Giving Jews more opportunities to meet other Jews seems to be an obvious way to make some dent in this crisis, and Chabad’s Young Jewish Professionals division has been creating and hosting social events that do just that. Met@Chabad is one such program and last month, it attracted 1,500 young Jews from around the world who signed up for a virtual speed dating event.

“Shluchim around the world know thousands of young Jewish professionals, and they’ve always been looking for a way of connecting them,” explained Rabbi Beryl Frankel, the Director at Chabad Young Professionals International. The speed dating event did just that, connecting individuals from over 250 Chabad houses who had joined forces for the venture.

The event was held on a new virtual dating platform called Corona Crush which sends participants to one-on-one break-out conference rooms. Based on a series of questions they answered prior to the event, each participant was matched on average, with five to seven dates, each lasting a brief eight minutes.

Rachel (name has been changed for privacy), a psychotherapist from Manhattan’s Upper East Side, has been a member of her local Chabad Young Professionals branch for seven years. She has participated in other speed dating events in the past, but prefers the virtual version because of the privacy it affords. “You’re able to get to know somebody in a really comfortable, intimate way.” Although she has yet to find her match, the experience, she said, was a positive one.

“Even if someone did not ‘match’,” said Rabbi Yosef Wilhelm, director of CYP of the Upper East Side with his wife Devora, “the fact that they see that there are people out there who meet their criteria is very positive.”

But 58% of participants did match, meaning both they and one of their dates expressed mutual interest in getting to know each other further beyond the event. Ian Mark, co-founder of Corona Crush, said that’s the second highest match rate they’ve ever had on the platform, out of forty five events. “To be able to invest in one hour and have over a 50% chance of matching with someone under the serious context of marriage is mind-blowing,” he said. The event was also the largest Corona Crush has ever hosted, which likely contributed to the high match rate.

Sunday night’s event was a beta-event, with many more speed-dating programs in the works. CYP is working with professionals on a comprehensive algorithm to match singles based on their goals and values.

In addition to speed dating events, the Met@Chabad program will also include a matchmaking system, a singles profile database for shluchim, a dating app, and other workshops and resources.

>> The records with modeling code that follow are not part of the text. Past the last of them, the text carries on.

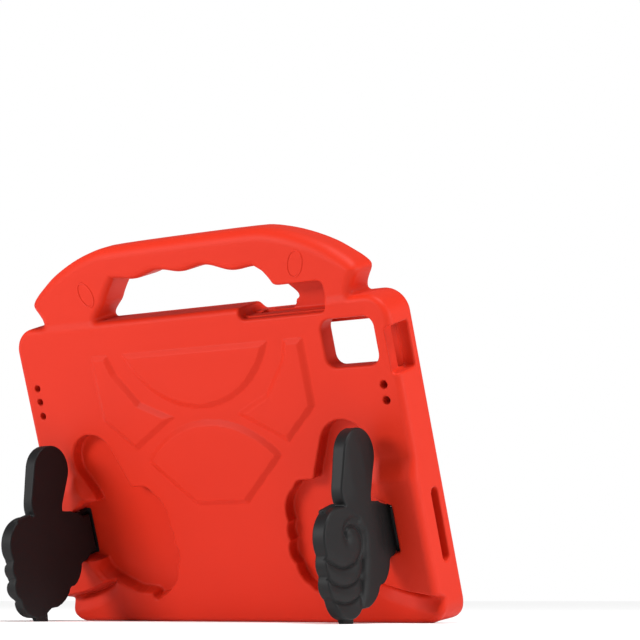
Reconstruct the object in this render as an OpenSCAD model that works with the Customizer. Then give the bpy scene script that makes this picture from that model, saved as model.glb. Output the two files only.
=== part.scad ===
// Foam tablet case with a carry handle and two fold-out thumbs-up stands.
// Row frame: +Z up, floor at z = 0, the case leans back on its open stands, back face towards -Y.
// Case frame, used by every part below: X across, Y up along the case, Z out of its back face.

/* [Case] */
// Width of the foam body
case_w = 264; // [258:1:276]
// Height of the foam body without its handle
case_h = 180; // [174:1:190]
// Thickness from the back face to the front lip
case_t = 25.6; // [24:0.2:30]
// Radius of the four outer corners
corner_r = 12; // [8:1:16]
// Bevel along the outer edges
edge_bevel = 3; // [1:0.5:4]
// Foam between the tablet and the back face
back_t = 11.5; // [11:0.5:13]
// Angle by which the case leans back on its stands
lean = 18.7; // [10:0.1:25]

/* [Tablet bay] */
// Width of the bay
bay_w = 248.4; // [240:0.2:250]
// Height of the bay
bay_h = 158.2; // [150:0.2:160]
// Depth of the bay
bay_t = 7.3; // [6:0.1:8]
// Overhang of the front lip over the tablet
lip_over = 5; // [3:0.5:7]
// Slope of the lip's inner edge, measured across it
lip_bevel = 3.6; // [1:0.2:5]

/* [Handle] */
// Top of the handle above the case's lower edge
handle_top = 222.3; // [216:0.1:230]
// Half of the handle's length at its outer tips
handle_tip = 117; // [112:0.5:122]
// Set-back of the handle from the back face and from the front face
handle_inset = 2.2; // [1:0.2:4]
// Height of the grip's underside above the case's lower edge
grip_under = 202.2; // [198:0.1:206]
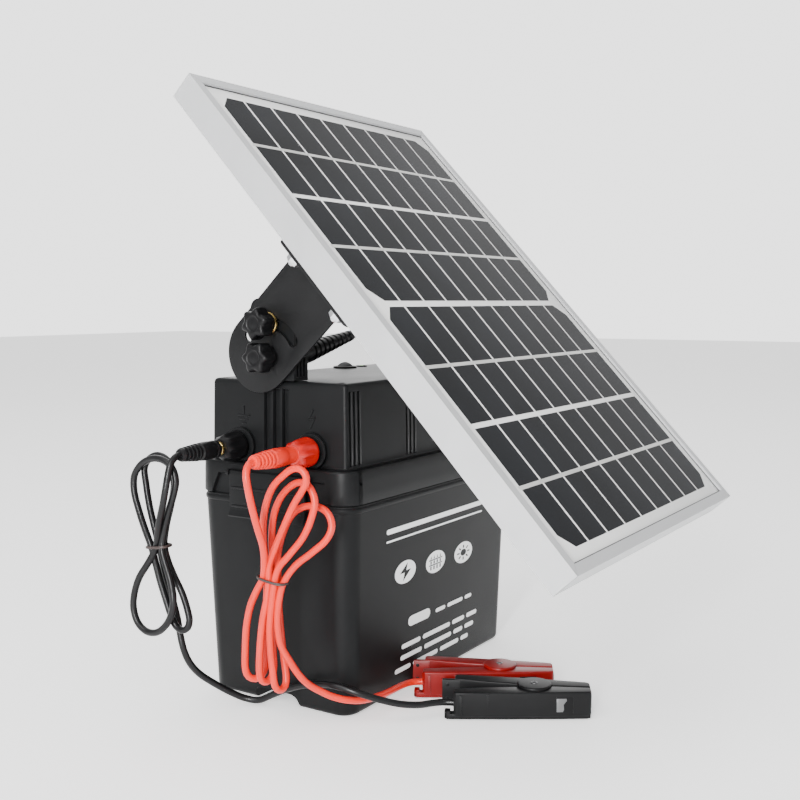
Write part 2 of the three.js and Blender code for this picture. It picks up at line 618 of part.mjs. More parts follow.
// The outline around two circles in the (y, z) plane, upper one first, both [y, z, radius].
function bundleOutline([y1, z1, r1], [y2, z2, r2]) {
  const distance = Math.hypot(y2 - y1, z2 - z1);
  const heading = Math.atan2(z2 - z1, y2 - y1);
  const spread = Math.acos((r1 - r2) / distance);
  const shape = new THREE.Shape();
  shape.absarc(y1, z1, r1, heading + spread, heading - spread + 2 * Math.PI, false);
  shape.absarc(y2, z2, r2, heading - spread, heading + spread, false);
  shape.closePath();
  return shape;
}
const fenceHank = bundleOutline([-35, 120, 26], [-17, 36, 14]);
const earthHank = bundleOutline([42, 120, 20], [41, 72, 20]);
piece('fence_lead_hank', plateX(fenceHank, -136, -120, 10), materials.red);
piece('earth_lead_hank', plateX(earthHank, -158, -142, 10), materials.rubber);

// Insulated clips lying on their sides, drawn with the nose along +X and the pivot axis upright.
function clipHalfShape(side) {
  const { length, rearHalf, noseHalf } = CLIP;
  const shape = new THREE.Shape();
  const outline = [
    [0, 8], [0, rearHalf - 1.5], [2, rearHalf], [length - 2, noseHalf], [length, noseHalf - 2],
    [length, 0.3], [57, 0.3], [52, 2], [38, 2.2], [20, 4.5],
  ];
  const points = side > 0 ? outline : outline.map(([x, y]) => [x, -y]).reverse();
  points.forEach(([x, y], i) => (i ? shape.lineTo(x, y) : shape.moveTo(x, y)));
  shape.closePath();
  return shape;
}

function makeClip(name, material) {
  const { height, pivot, bossR } = CLIP;
  const [low, high] = [4, height - 4];
  const pinHole = rodZ(2.3, -1, height + 3, pivot, 0, 12);
  const bar = plateZ(clipHalfShape(-1), 0, height);
  const lugs = [rodZ(bossR, 0, low, pivot, 0, 24), rodZ(bossR, high, height + 0.6, pivot, 0, 24)];
  const socket = rodZ(bossR + 0.6, low, high, pivot, 0, 24);
  const entry = block(-1, -12.5, 4.8, 1.5, -6, 11.2);
  const body = cut(join(bar, ...lugs), socket, pinHole, entry);
  const arm = cut(
    join(
      cut(plateZ(clipHalfShape(1), 0, height), rodZ(bossR + 0.6, -1, low + GAP, pivot, 0, 24),
        rodZ(bossR + 0.6, high - GAP, height + 1, pivot, 0, 24)),
      rodZ(bossR - 0.6, low + GAP, high - GAP, pivot, 0, 24),
    ),
    pinHole,
  );
  const group = new THREE.Group();
  group.position.set(...CLIP_PLACES[name], CLIP.lift);
  group.rotation.z = CLIP_TURN;
  unit.add(group);
  piece(`${name}_clip_body`, body, material, group);
  piece(`${name}_clip_arm`, arm, material, group);
  piece(`${name}_clip_pin`, rodZ(2, 0.2, height + 1.1, pivot, 0, 12), materials.zinc, group);
}
makeClip('fence', materials.clipRed);
makeClip('earth', materials.knobBlack);

export default unit;
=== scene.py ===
"""Solar fence energizer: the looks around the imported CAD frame.

Shapes are drawn in millimetres in the battery box's own frame (box centre, floor at z = 0) or in
the panel's frame (tilt axis, +Y up the slope, +Z out of the glass), then placed in metres.
"""
import json
import math

import bmesh
import bpy
from mathutils import Matrix, Vector
from mathutils.geometry import tessellate_polygon


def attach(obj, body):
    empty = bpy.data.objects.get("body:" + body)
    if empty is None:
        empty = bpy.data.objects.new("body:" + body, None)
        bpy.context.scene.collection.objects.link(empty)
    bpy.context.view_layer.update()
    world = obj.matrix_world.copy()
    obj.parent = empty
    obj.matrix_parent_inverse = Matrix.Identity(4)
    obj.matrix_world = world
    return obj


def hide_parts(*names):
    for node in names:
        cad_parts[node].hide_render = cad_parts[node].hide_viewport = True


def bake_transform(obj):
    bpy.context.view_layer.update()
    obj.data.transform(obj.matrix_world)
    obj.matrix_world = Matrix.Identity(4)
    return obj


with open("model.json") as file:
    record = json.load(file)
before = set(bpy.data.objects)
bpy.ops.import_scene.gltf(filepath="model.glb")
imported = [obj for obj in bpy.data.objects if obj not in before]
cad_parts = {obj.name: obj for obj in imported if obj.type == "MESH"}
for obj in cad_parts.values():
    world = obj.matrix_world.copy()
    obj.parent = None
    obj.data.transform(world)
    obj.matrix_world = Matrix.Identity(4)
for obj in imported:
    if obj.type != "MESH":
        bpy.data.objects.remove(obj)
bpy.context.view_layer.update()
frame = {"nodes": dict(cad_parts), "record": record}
scene = bpy.context.scene

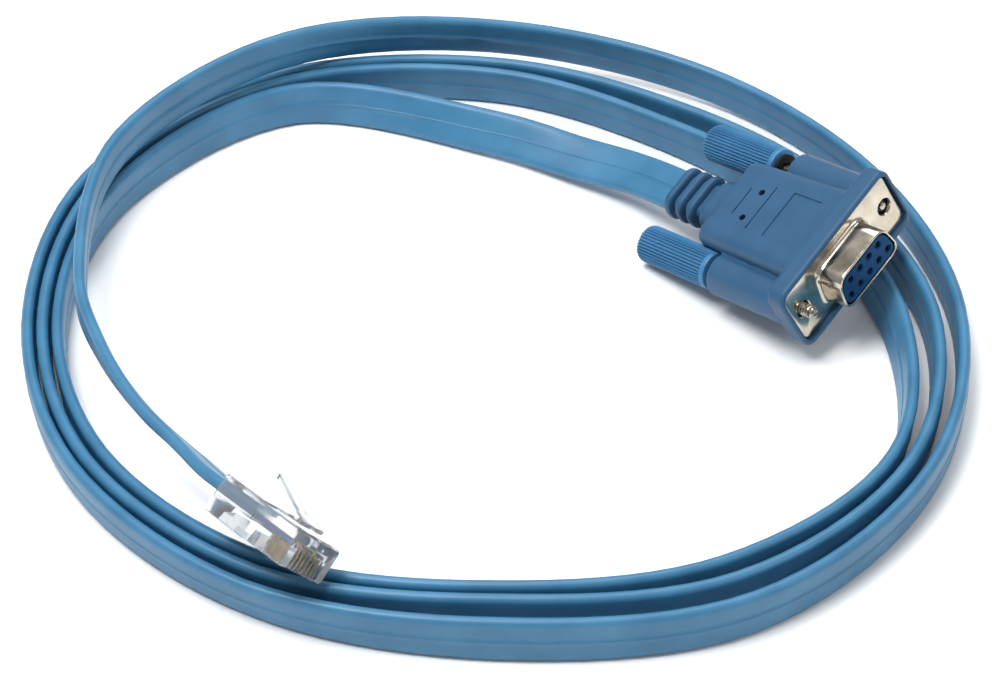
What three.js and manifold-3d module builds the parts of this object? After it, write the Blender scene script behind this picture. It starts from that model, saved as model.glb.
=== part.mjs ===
// Flat console cable with a nine-way D connector at one end and an eight-way
// modular plug at the other, lying in a loose coil on its narrow edge.
// Millimetres, +Z up. The origin is under the middle of the whole object, on the floor.
import * as THREE from 'three';
import { mergeVertices } from 'three/addons/utils/BufferGeometryUtils.js';
import Module from 'manifold-3d';

const wasm = await Module();
wasm.setup();

// Running clearance between separate pieces
const gap = 0.3;

// Flat cable
const cableWidth = 9.0;
const cableThickness = 2.2;
const crossingGap = 0.35;

// D connector, metal shell
const flangeWidth = 30.8;
const flangeHeight = 12.55;
const flangeCorner = 1.6;
const flangeThickness = 0.8;
const screwInset = 2.9;
const screwSpacing = flangeWidth - 2 * screwInset;
const screwHoleRadius = 1.6;
const shellWidth = 16.3;
const shellHeight = 7.6;
const shellWall = 0.5;
const shellCorner = 2.6;
const shellReach = 5.8;
const shellFlare = 0.9;
const shellSlant = THREE.MathUtils.degToRad(10);

// D connector, contacts
const contactPitch = 2.77;
const contactRowPitch = 2.84;
const contactHoleRadius = 0.6;
const socketRadius = 0.75;
const socketBore = 0.45;
const socketLength = 5.4;
const socketRecess = 0.7;
const insulatorDepth = 2.4;

// D connector, moulded hood
const rimSide = 1.1;
const rimTop = 1.3;
const rimBottom = 1.6;
const rimWidth = flangeWidth + 2 * rimSide;
const rimHeight = flangeHeight + rimTop + rimBottom;
const rimRise = (rimTop - rimBottom) / 2;
const rimCorner = 2.4;
const rimDepth = 3.9;
const rimLip = 0.6;
const rimChamfer = 0.9;
const hoodLength = 28.0;
const hoodWidth = 20.6;
const hoodRearWidth = 19.6;
const hoodHeight = 14.3;
const hoodRearHeight = 12.4;
const hoodCorner = 2.6;
const earRadius = 4.2;
const earSetback = 6.5;
const earLength = hoodLength - earSetback;
const earBoreRadius = 1.75;

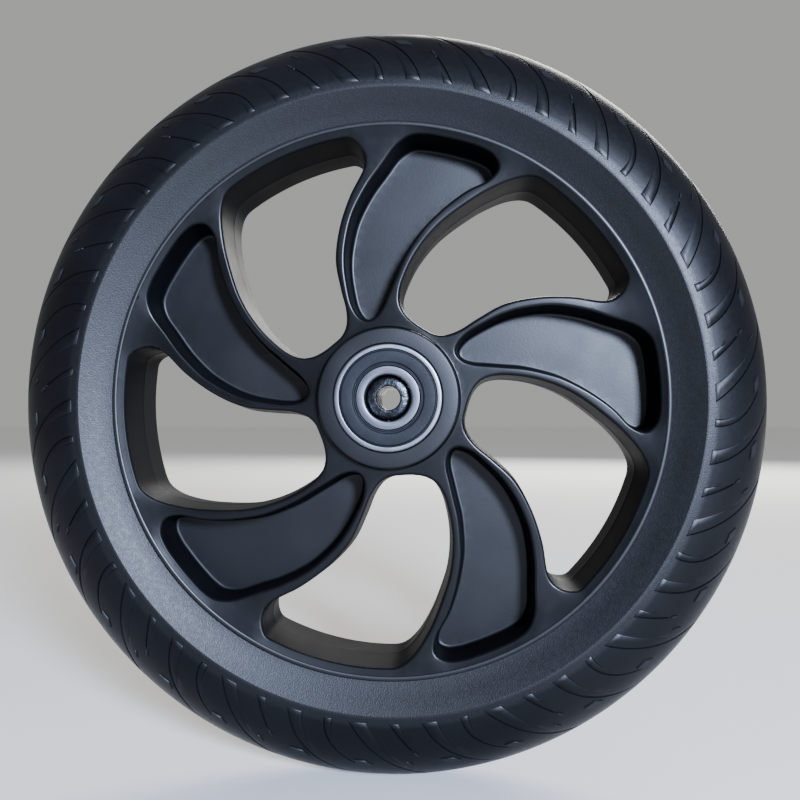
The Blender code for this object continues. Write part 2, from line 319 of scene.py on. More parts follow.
def tread_columns(along):
    """One repeat's columns at a place along the tread, as (degrees, zone, share across, depth)."""
    radius = crown_point(along)[0]
    edges = [slot_edges(slot, along) for slot in SLOTS]
    edges.append((edges[0][0] + REPEAT, None))
    columns = []
    for number in range(len(SLOTS)):
        right, left = edges[number]
        width = left - right
        outline = min(math.degrees(SLOT_OUTLINE / radius), 0.15 * width)
        floor = min(math.degrees(SLOT_FLOOR / radius), 0.35 * width)
        fade = min(max(1.0 - along / (SLOT_FADE * SLOTS[number]["length"]), 0.0), 1.0)
        columns += [
            (right, 2 * number, 0.0, 0.0),
            (right + outline, 2 * number, 0.01, OUTLINE_DEPTH),
            (right + floor, 2 * number, 0.1, FLOOR_DEPTH),
            (right + width / 2, 2 * number, 0.5, FLOOR_DEPTH * (0.6 + 0.4 * fade)),
            (left - floor, 2 * number, 0.9, FLOOR_DEPTH * fade),
            (left - outline, 2 * number, 0.99, OUTLINE_DEPTH * fade),
        ]
        for share in GAP_COLUMNS[number]:
            degrees = left + (edges[number + 1][0] - left) * share
            columns.append((degrees, 2 * number + 1, share, 0.0))
    return columns


def tread_places():
    """Places along the tread, from the band's edge to the crown, with rows at every wall."""
    crown = crown_length() - SLOT_START
    special = [-SLOT_START, 0.0, SLOT_OUTLINE, SLOT_FLOOR]
    for slot in SLOTS:
        special += [slot["length"] - inset for inset in (SLOT_FLOOR, SLOT_OUTLINE, 0.0)]
    for mark in MARKS:
        start, end = mark["along"]
        special += [start, start + MARK_EDGE, end - MARK_EDGE, end]
    special.append(crown)
    special = sorted({round(s, 4) for s in special})
    places = list(special)
    for low, high in zip(special, special[1:]):
        extra = int((high - low) / ROW_SPACING)
        places += [low + (high - low) * (i + 1) / (extra + 1) for i in range(extra)]
    return sorted(places)


def crown_length():
    """The length of the tread's curve, taken as round, from the band's edge to the crown."""
    return (WHEEL_RADIUS - BAND_RADIUS) * math.pi / 2


def crown_point(along):
    """The radius and height of the smooth tread at a place along it, and the direction square to it."""
    across = WHEEL_RADIUS - BAND_RADIUS
    turn = (along + SLOT_START) / across
    height = TYRE_HALF_WIDTH * math.cos(turn)
    outward = Vector((TYRE_HALF_WIDTH * math.sin(turn), across * math.cos(turn))).normalized()
    return BAND_RADIUS + across * math.sin(turn), height if height > 1e-6 else 0.0, outward


def relief(along, zone, share, depth):
    """How far a point of the tread stands above the smooth crown, in millimetres."""
    for mark in MARKS:
        inside = mark["across"][0] < share < mark["across"][1]
        if zone == mark["zone"] and inside and mark["along"][0] < along < mark["along"][1]:
            return MARK_HEIGHT
    from_end = min(along, SLOTS[zone // 2]["length"] - along)
    if depth == 0.0 or from_end <= 0.0:
        return 0.0
    if from_end == along and from_end < SLOT_FLOOR - 0.01:
        return -OUTLINE_DEPTH
    return -depth


def tread_row(along):
    """The points of one row round the tread."""
    radius, height, outward = crown_point(along)
    points = []
    columns = tread_columns(along)
    for repeat in range(TREAD_REPEATS):
        for degrees, zone, share, depth in columns:
            rise = relief(along, zone, share, depth)
            x, z = polar(radius + rise * outward[0], degrees + repeat * REPEAT)
            points.append((x, height + rise * outward[1] if height else 0.0, z))
    return points


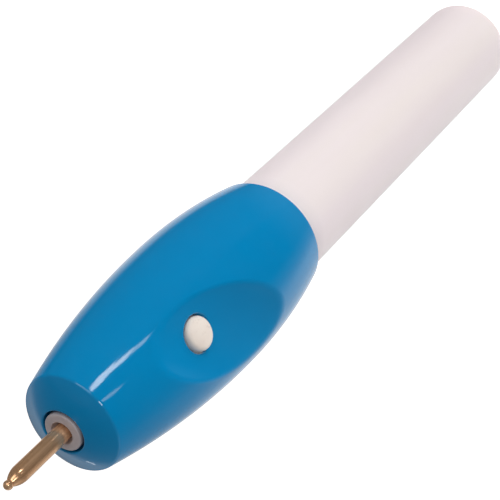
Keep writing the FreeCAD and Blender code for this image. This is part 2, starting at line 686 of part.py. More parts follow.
def aa_cell(name, low):
    pts = [
        ("0", low),
        ("cell_rad-0.5", low),
        ("cell_rad", low + "+0.5"),
        ("cell_rad", low + "+cell_len-0.6"),
        ("cell_rad-0.6", low + "+cell_len"),
        ("nub_rad", low + "+cell_len"),
        ("nub_rad", low + "+cell_len+nub_len-0.2"),
        ("nub_rad-0.2", low + "+cell_len+nub_len"),
        ("0", low + "+cell_len+nub_len"),
    ]
    return revolve(name + "_revolve", pts)


keep(aa_cell("cell_a", "cell_low"), "battery_rear")
keep(aa_cell("cell_b", "cell_low+cell_len+nub_len"), "battery_front")
plate = cyl("tail_plate_disc", "rib_in/2-0.1", "tube_floor", "tube_floor+plate_thick")
plate_ear = box("tail_plate_ear", "5", "8.9", "-1.8", "1.8", "tube_floor", "tube_floor+plate_thick")
keep(fuse("tail_plate_solid", plate, plate_ear), "tail_contact_plate")
keep(box("contact_strip_solid", "8.55", "8.85", "-1.8", "1.8", "tube_floor+plate_thick", "socket_end-0.3"), "contact_strip")


def spring_shape():
    """Compression spring between the tail plate and the rear cell: half turns, each climbing by half a pitch."""
    wire_r, rad = g("spring_wire"), g("spring_rad")
    low = g("tube_floor") + g("plate_thick") + wire_r
    high = g("cell_low") - wire_r
    halves = 8
    step = (high - low) / halves
    arcs = []
    for k in range(halves):
        side = 1 if k % 2 == 0 else -1
        a = V(side * rad, 0, low + k * step)
        b = V(-side * rad, 0, low + (k + 1) * step)
        top = (a + b) * 0.5 + V(0, side * (b - a).Length / 2, 0)
        arcs.append(Part.Arc(a, top, b).toShape())
    line = Part.Wire(arcs)
    ring = Part.Wire(Part.Circle(V(rad, 0, low), V(0, 1, 0), wire_r).toShape())
    coil = line.makePipeShell([ring], True, False)
    want = math.pi * wire_r ** 2 * line.Length
    if not coil.isValid() or abs(coil.Volume - want) > 0.02 * want:
        raise RuntimeError("the tail spring is not a clean coil")
    return coil


fixed("tail_spring", spring_shape())

# ================================================================ checks and export
doc.recompute()
for o in doc.Objects:
    if "Invalid" in o.State or "Error" in o.State:
        raise RuntimeError("failed object: " + o.Label)
labels = [n for n, _ in made]
if len(set(labels)) != len(labels):
    raise RuntimeError("two sub-parts share a name")
for name, o in made:
    sh = o.Shape
    if sh.isNull() or not sh.isValid() or not sh.Solids:
        raise RuntimeError("bad shape: " + name)

os.makedirs("parts", exist_ok=True)
for name, o in made:
    o.Shape.exportStep("parts/%s.step" % name)
    bb = o.Shape.optimalBoundingBox(True, False)
    print("%-24s solids %d vol %9.2f z %.2f..%.2f r<=%.2f" % (
        name, len(o.Shape.Solids), o.Shape.Volume, bb.ZMin, bb.ZMax,
        max(abs(bb.XMin), abs(bb.XMax), abs(bb.YMin), abs(bb.YMax))))
print("nodes", len(made))
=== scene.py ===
"""Looks for a battery engraving pen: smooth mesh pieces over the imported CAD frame, procedural materials, soft light."""
import json
import math

import bpy
from mathutils import Matrix, Vector
import numpy as np


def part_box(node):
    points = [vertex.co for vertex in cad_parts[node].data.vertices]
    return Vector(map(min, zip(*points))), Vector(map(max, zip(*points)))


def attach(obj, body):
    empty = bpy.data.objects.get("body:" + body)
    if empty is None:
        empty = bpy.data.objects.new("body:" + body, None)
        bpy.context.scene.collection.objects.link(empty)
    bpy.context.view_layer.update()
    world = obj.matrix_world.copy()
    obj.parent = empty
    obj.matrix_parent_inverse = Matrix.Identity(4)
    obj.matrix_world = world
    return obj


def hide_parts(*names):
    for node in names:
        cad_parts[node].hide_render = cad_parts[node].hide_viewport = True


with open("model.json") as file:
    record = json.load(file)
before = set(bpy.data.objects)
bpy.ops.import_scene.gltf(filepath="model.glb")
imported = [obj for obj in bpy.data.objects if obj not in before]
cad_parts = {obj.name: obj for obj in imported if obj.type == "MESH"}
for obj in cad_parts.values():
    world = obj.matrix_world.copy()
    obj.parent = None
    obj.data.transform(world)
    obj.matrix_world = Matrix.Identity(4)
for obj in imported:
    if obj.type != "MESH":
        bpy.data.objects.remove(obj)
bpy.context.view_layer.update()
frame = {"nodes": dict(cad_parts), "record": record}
scene = bpy.context.scene
MM = 0.001
rng = np.random.default_rng(7)

# ------------------------------------------------------------------ sizes, in millimetres
TUBE_R, TUBE_IN, TUBE_LEN, TUBE_FLOOR, TUBE_EDGE = 10.5, 9.2, 109.0, 1.6, 0.8
SPIGOT_R, RIB_IN, RIB_WIDE = 10.2, 7.6, 1.4
REAR_Z, BELLY_Z, BELLY_R, ARC_REAR, ARC_FRONT, NOSE_Z = 97.1, 119.5, 14.2, 112.0, 153.0, 158.5
RIM_FILLET, NOSE_FILLET, DOME_R = 0.7, 0.8, 16.4
SOCKET_R, SOCKET_Z, BULK_R, BULK_Z, BORE_R, BORE_Z = 10.26, 109.6, 10.2, 111.6, 9.2, 141.0
THROAT_R, THROAT_Z, NOSE_HOLE_R = 6.4, 156.4, 3.95
SCOOP_Z, SCOOP_DEPTH, SCOOP_R, SCOOP_AZ, SCOOP_TURN, SCOOP_LEAN = 131.0, 3.1, 22.0, 259.5, 45.0, 3.9
BTN_Z, BTN_R, BTN_TOP, BTN_GAP, FLANGE_R, FLANGE_TOP, FLANGE_T = 134.9, 3.0, 12.0, 0.35, 3.9, 9.5, 0.6
PLUNGER_R, PLUNGER_TIP = 1.2, 8.65
POCKET_HALF, POCKET_TOP, POCKET_LOW, POCKET_HIGH = 4.6, 9.6, 117.5, 140.6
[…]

Met@Chabad is being developed in partnership with Chabad on Campus, with generous funding from the Eliyahu Foundation and the Meromim Foundation. “The vision is that Met@Chabad will educate singles about the importance of marriage, both from a Jewish perspective and in general,” commented Rabbi Moshe Kotlarsky, vice chairman of Merkos L’Inyonei Chinuch, the educational arm of the Chabad-Lubavitch movement.

Corona Crush typically works with around two to three partnering organizations on an event. Scaling it to accommodate 350 shluchim was quite an undertaking, but the shluchim’s unity really motivated him, said Ian. “It was incredible how supportive everyone was. All of the shluchim really loved what was going on and were eager to help and be involved.”